__Problem__: Count the lines in the data below where the string "that" occurs, please, and give the number alone.

▼▼▼

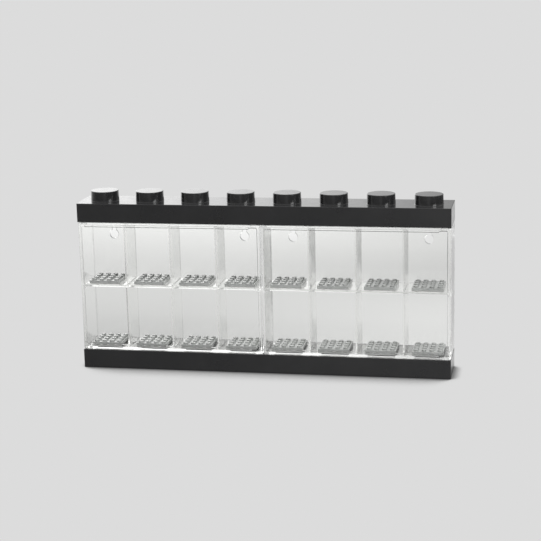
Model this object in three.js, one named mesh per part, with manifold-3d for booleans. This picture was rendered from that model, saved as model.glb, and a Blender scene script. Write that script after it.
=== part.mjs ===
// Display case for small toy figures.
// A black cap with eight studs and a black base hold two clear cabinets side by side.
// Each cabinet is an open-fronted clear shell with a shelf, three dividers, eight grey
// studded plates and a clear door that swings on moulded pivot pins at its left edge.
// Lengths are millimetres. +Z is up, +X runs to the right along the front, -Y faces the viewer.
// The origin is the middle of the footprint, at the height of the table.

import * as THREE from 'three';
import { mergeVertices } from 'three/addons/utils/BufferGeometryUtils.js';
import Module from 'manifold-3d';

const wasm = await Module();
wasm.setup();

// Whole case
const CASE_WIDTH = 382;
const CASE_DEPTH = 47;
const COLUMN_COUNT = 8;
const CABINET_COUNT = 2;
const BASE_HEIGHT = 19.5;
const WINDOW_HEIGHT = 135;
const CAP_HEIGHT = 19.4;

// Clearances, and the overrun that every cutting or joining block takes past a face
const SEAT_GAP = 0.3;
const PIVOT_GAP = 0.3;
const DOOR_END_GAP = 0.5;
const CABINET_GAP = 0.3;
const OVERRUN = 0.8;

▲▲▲

__Solution for this task__: 3